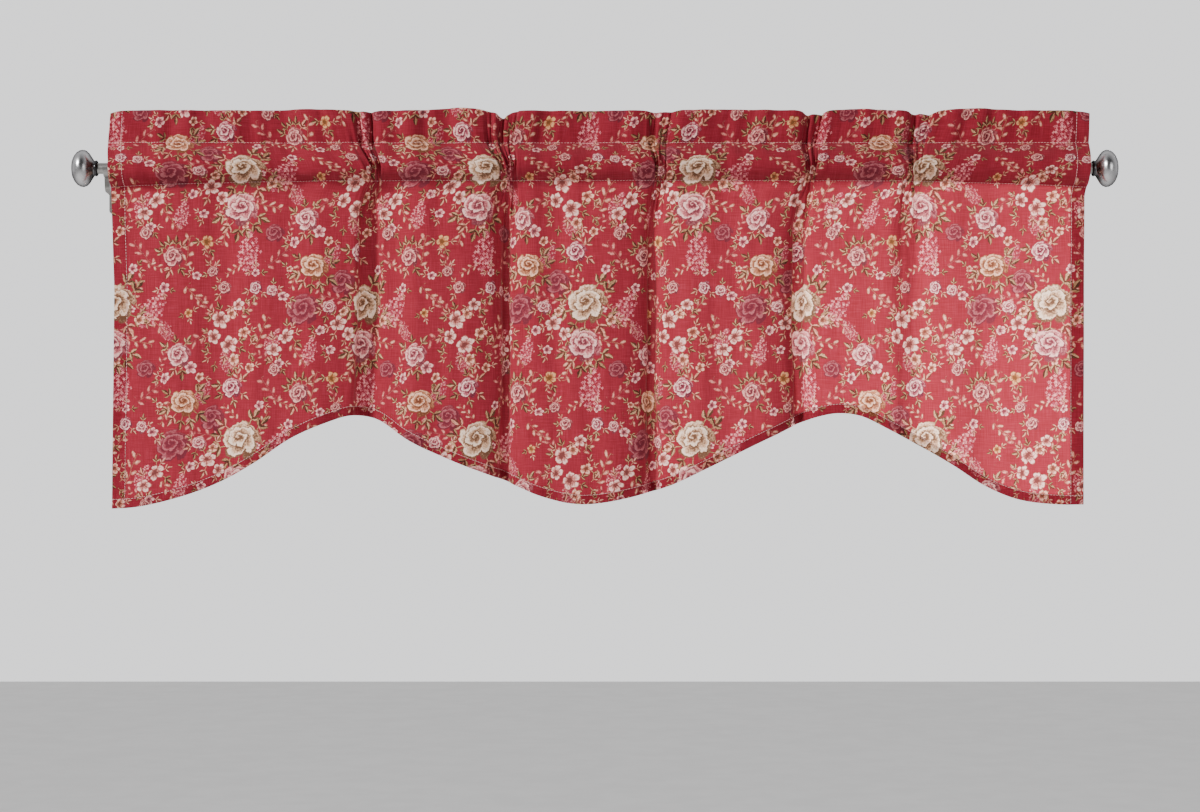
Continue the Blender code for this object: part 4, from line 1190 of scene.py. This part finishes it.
# Satin nickel: drawn lines along the rod that spread the reflections, warm grey, a little duller in
# patches
nickel, tree = new_tree("satin_nickel")
place = add(tree, "TexCoord", out=3)
drawn = add(tree, "VectorMath MULTIPLY", (place, (30.0, 2200.0, 2200.0)))
lines_of_drawing = add(tree, "TexNoise", {"Vector": drawn, "Scale": 1.0, "Detail": 2.0})
dull = add(tree, "TexNoise", {"Vector": place, "Scale": 60.0, "Detail": 3.0})
half_dull = add(tree, "Math MULTIPLY", (dull, 0.5))
mixed = add(tree, "Math MULTIPLY_ADD", (lines_of_drawing, 0.5, half_dull))
metal = add(tree, "ValToRGB", (mixed,))
set_ramp(metal, ((0.30, "#757371"), (0.55, "#979592"), (0.75, "#ABA9A6")))
gloss = add(tree, "MapRange", (mixed, 0.3, 0.7, 0.48, 0.34))
relief = add(tree, "Bump", {"Strength": 0.15, "Distance": 0.0001, "Height": lines_of_drawing})
finish = {"Metallic": 1.0, "Roughness": gloss, "Normal": relief}
bar = add(tree, "BsdfPrincipled", {"Base Color": metal, **finish})
add(tree, "OutputMaterial", (bar,))
for name in ("rod", "bracket_left", "bracket_right"):
    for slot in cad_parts[name].material_slots:
        slot.material = nickel

# ---------------------------------------------------------------- room and light

FLOOR_Z = -2.1
FLOOR_REACH = 14.0
floor_corners = [(x * FLOOR_REACH, y * FLOOR_REACH, FLOOR_Z) for x, y in ((-1, -1), (1, -1), (1, 1), (-1, 1))]
floor_mesh = bpy.data.meshes.new("floor")
floor_mesh.from_pydata(floor_corners, [], [(0, 1, 2, 3)])
# Matt pale paint with the faintest mottle, so that the ground reads as a surface
floor_material, tree = new_tree("matt_floor_paint")
mottle = add(tree, "TexNoise", {"Vector": add(tree, "TexCoord", out=3), "Scale": 6.0, "Detail": 3.0})
paint_colour = add(tree, "ValToRGB", (mottle,))
set_ramp(paint_colour, ((0.35, "#E9E8E7"), (0.65, "#EEEDEC")))
matt = add(tree, "BsdfPrincipled", {"Base Color": paint_colour, "Roughness": 0.85})
add(tree, "OutputMaterial", (matt,))
floor = bpy.data.objects.new("floor", floor_mesh)
floor_mesh.materials.append(floor_material)
bpy.context.scene.collection.objects.link(floor)

# The studio's light is even from side to side, and far stronger from the wall's side than the room's
world = bpy.data.worlds.new("studio")
world.use_nodes = True
tree = world.node_tree
away = add(tree, "SeparateXYZ", (add(tree, "TexCoord"),), out=1)
strength = add(tree, "MapRange", (away, -0.6, 0.6, 0.08, 1.90))
tree.nodes["Background"].inputs["Color"].default_value = linear("#DDDDDE")
tree.links.new(strength, tree.nodes["Background"].inputs["Strength"])
bpy.context.scene.world = world

# Soft lights: name, place, what it points at, width and height, power, and whether metal mirrors it.
# The two windows stand behind the cloth, and their light comes through it.
LIGHTS = table(
    "name place aim size power mirrored",
    ("key", (-2.3, -2.1, 1.6), (0.55, -0.08, -0.15), (0.7, 0.7), 212.0, True),
    ("fill", (2.0, -1.5, 0.2), (0.9, -0.08, -0.15), (0.9, 0.9), 10.0, True),
    ("window_left", (0.02, 0.30, -0.27), (0.10, -0.08, -0.22), (0.35, 0.45), 3.0, False),
    ("window_right", (1.12, 0.30, -0.27), (1.06, -0.08, -0.22), (0.35, 0.45), 19.0, False),
)
for row in LIGHTS:
    data = bpy.data.lights.new(row["name"], "AREA")
    data.shape = "RECTANGLE"
    data.size, data.size_y = row["size"]
    data.energy = row["power"]
    light = bpy.data.objects.new(row["name"], data)
    light.location = row["place"]
    aim = mathutils.Vector(row["aim"]) - mathutils.Vector(row["place"])
    light.rotation_euler = aim.to_track_quat("-Z", "Y").to_euler()
    light.visible_camera = False
    light.visible_glossy = row["mirrored"]
    bpy.context.scene.collection.objects.link(light)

• [YOUR INSTRUCTIONS] Which lines hold the string "scene"? List them all.

• [CORRECT ANSWER]
Continue the Blender code for this object: part 4, from line 1190 of scene.py. This part finishes it.
bpy.context.scene.collection.objects.link(floor)
bpy.context.scene.world = world
    bpy.context.scene.collection.objects.link(light)